Even the Roman Church got into the souvenir business. Its Vatican Mosaic Studio (fig. 4), organized in the 16th century for the purpose of reproducing, in more enduring materials, the Papacy’s collection of then deteriorating old master paintings, pivoted, early in the 19th century to the production of micromosaic views of Rome. These included the range of ruins, though, naturally, an oft-recurring image was Piazza San Pietro.
We are partial to the extraordinary variety of very wonderful souvenir architectural models fashioned in Rome and Italy throughout the 19th century (fig. 5). Subjects include nearly every ancient, ruined, Roman landmark.
These appeal in every way, especially arches, temples, columns, tombs, obelisks, and assorted statues, as they bring irresistibly to mind the pleasantest times passed in the Eternal City. Their profuse charms and interest as objects run even to their materials – often colored, figured, highly-polished marbles and alabasters, almost none of which were quarried in Italy. No, the stones from which these 19th century tourists’ mementos are fashioned were largely brought to Rome from the edges of the Empire (Greece, Egypt, Tunisia), in the time of Augustus, 2,000 years ago; and originally formed part of the city’s architectural fabric. After serial sackings leading to its fall, the ancient city’s ground was reported to be covered in shards of colored marble; the eventual material of these souvenirs. Thus the remarkable fact of these models of architectural ruins being made from ruins themselves!
As these objects lull and intrigue us, cause our minds to run to Rome, they’ve very much more sober aspects, as well; reminding both of what the city once was, and what befell it. Grasping its souvenirs, we very literally hold in our hands the corpus of the Eternal City.
Today, the American Century expired, Rome provides U.S. visitors something very similar to that offered the English and French more than two hundred years ago – the pleasures of the place, wrapped in its admonitory history. The causes of Rome’s fall – political corruption; far-flung, ruinously expensive military adventures; an ever less productive economy; civil chaos of every stripe; even, say modern historians, environmental degradation – resonate. And as we take in the grandeur of the ancient ruins, the scene spread before us acts simultaneously as a picturesque architectural canvas and, for the observant, a crystal ball.
If architectural souvenirs provoke our memories and inform our views of the present, what of the time ahead? Can there be souvenirs of the future?
Among the most provocative models, is an exquisitely-wrought, cast bronze replica of the obelisk in Central Park, New York, cast by Tiffany & Company in 1881 (fig. 6). Fashioned of red granite from Aswan, it was first installed in Heliopolis 3,500 years ago, on the order of a Pharaoh (Thutmose III, son of Thutmose II). Fifteen centuries later, in 12 AD, Egyptian dominion vanquished and Rome’s ascendant, an Emperor (Caesar Augustus, adopted son of Julius Caesar) directed the shaft be floated down the Nile to Alexandria, capital of the then Roman province, Aegyptus. In 1880, financed by a new species of potentate (tycoon William Vanderbilt, son of Commodore), the Needle set sail for Gotham.

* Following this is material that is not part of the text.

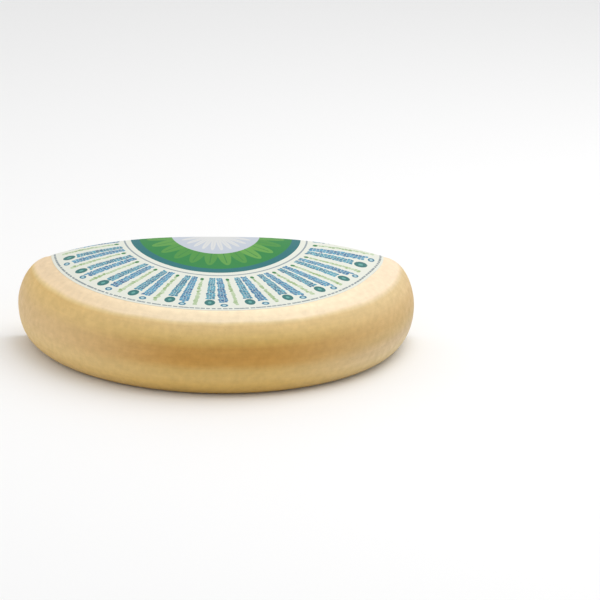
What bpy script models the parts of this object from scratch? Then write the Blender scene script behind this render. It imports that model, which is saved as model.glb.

Should New York’s Needle (a landmark, by the way, unrelated to the Queen of the Nile) yet again demonstrate expectation-defying get-up-and-go, it likely won’t be in Egypt’s direction, but the other way. History points in the direction of Beijing, not Alexandria or Heliopolis. And after some centuries decorating Tianenmen Square, where next?
In these ways and others, by example and by lesson, many 19th century architectural mementos seem quite up to date – offering the golden-hued satisfactions of memory while reminding of the past’s portentous presence within our glittery, onrushing future.
Thanks so much Lucia for sharing this interesting piece with us! Now I’m in the mood to shop for Grand Tour antiques…and to travel to Rome!